* WHAT YOU HAVE TO DO
Count the lines below that contain the word "hidden", and reply with that number alone.

* DATA SHOWN

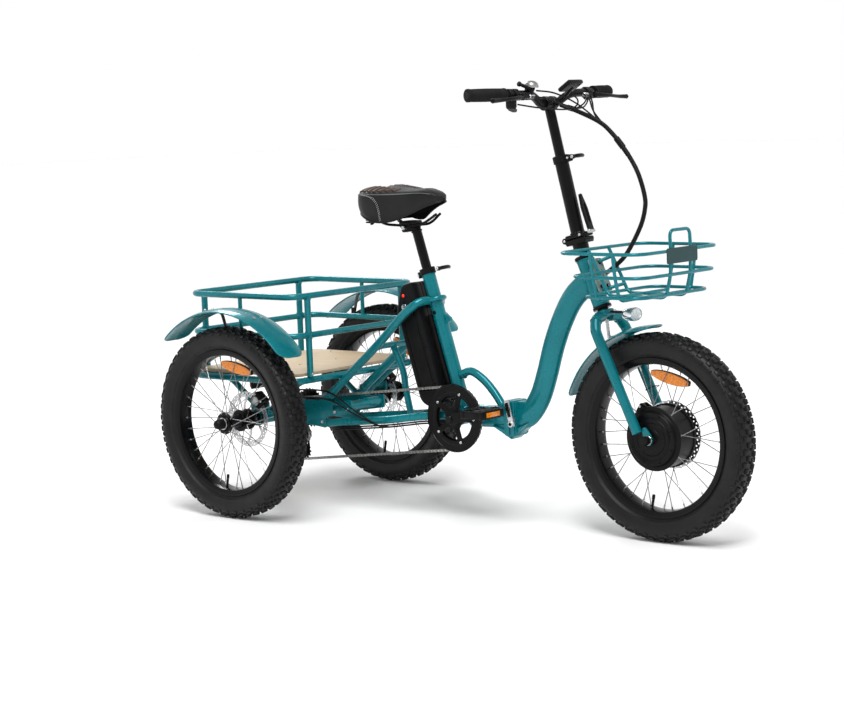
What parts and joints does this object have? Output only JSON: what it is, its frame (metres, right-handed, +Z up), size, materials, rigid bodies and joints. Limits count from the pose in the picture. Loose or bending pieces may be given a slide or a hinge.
==
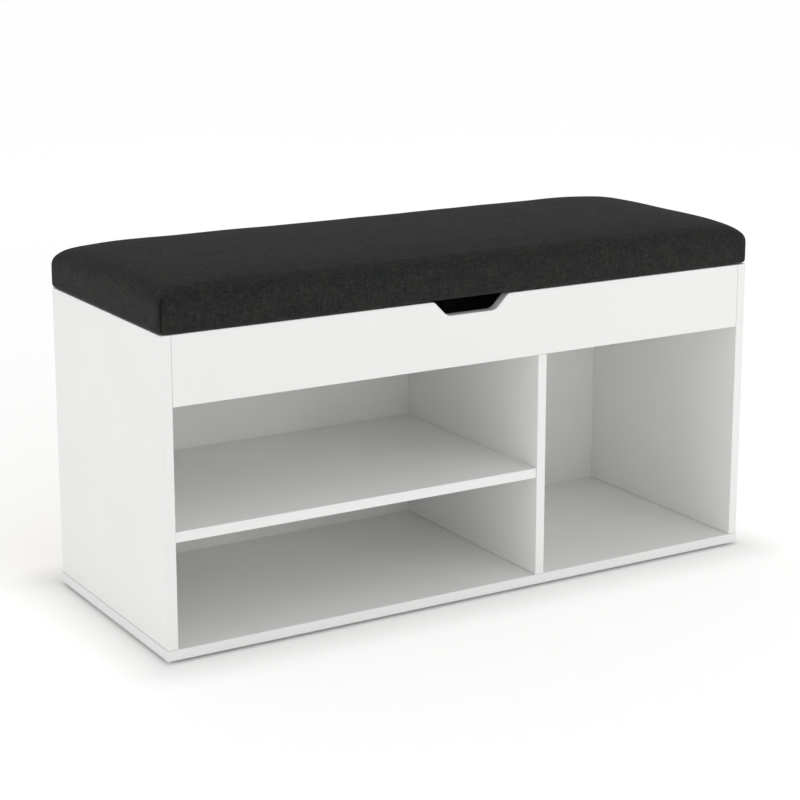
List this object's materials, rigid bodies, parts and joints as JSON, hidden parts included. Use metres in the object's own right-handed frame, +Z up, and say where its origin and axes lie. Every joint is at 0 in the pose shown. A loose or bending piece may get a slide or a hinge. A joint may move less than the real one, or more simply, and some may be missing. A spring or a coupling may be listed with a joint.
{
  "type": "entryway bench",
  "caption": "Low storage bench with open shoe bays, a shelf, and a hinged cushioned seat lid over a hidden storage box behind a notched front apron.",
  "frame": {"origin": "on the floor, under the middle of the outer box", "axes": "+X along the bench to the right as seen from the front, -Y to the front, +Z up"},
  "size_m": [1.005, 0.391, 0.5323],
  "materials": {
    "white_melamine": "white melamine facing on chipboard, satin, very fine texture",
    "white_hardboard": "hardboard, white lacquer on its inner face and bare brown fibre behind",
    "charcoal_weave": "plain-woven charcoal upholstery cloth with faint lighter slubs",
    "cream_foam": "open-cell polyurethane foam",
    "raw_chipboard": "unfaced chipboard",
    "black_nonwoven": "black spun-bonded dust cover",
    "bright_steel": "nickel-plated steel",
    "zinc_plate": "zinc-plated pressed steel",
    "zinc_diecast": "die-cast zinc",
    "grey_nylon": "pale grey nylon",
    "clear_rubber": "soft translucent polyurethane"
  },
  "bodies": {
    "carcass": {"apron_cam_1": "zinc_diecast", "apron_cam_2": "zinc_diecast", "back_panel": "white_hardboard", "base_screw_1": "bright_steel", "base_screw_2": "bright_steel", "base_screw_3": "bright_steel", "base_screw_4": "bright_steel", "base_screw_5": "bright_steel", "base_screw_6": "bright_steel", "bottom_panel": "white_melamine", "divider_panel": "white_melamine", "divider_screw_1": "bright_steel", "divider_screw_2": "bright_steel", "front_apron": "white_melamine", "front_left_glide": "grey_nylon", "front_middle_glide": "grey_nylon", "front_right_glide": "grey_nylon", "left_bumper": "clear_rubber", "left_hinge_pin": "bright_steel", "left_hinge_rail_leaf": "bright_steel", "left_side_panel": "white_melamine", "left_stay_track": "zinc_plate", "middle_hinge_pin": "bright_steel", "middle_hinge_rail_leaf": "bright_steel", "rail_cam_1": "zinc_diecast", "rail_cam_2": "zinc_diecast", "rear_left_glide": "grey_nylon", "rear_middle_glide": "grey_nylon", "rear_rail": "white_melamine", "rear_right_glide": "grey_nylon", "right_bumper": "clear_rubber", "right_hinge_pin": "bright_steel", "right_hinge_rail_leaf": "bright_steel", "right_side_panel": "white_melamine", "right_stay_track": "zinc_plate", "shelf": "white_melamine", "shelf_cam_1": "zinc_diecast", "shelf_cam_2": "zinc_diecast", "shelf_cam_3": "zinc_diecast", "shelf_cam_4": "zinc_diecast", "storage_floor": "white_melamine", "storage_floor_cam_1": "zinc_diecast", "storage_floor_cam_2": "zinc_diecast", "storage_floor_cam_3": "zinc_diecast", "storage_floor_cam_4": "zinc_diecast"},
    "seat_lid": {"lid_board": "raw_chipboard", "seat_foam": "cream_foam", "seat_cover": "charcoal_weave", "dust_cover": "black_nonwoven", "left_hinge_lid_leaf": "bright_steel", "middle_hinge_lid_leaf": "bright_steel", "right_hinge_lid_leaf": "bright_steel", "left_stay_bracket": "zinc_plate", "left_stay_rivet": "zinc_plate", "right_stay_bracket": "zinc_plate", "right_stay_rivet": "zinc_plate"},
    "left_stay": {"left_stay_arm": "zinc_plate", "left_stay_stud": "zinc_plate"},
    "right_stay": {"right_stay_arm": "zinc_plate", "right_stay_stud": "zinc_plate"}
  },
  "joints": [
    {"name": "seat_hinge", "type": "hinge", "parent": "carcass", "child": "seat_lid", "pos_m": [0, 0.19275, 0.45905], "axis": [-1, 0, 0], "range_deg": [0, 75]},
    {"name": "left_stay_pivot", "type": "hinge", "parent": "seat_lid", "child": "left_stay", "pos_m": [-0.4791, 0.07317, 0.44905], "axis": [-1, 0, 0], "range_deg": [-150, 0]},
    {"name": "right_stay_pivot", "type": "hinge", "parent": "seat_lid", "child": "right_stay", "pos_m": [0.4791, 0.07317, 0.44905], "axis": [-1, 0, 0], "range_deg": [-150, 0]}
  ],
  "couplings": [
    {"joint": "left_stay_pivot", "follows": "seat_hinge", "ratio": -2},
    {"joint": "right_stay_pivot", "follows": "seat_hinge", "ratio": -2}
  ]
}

* REPLY
2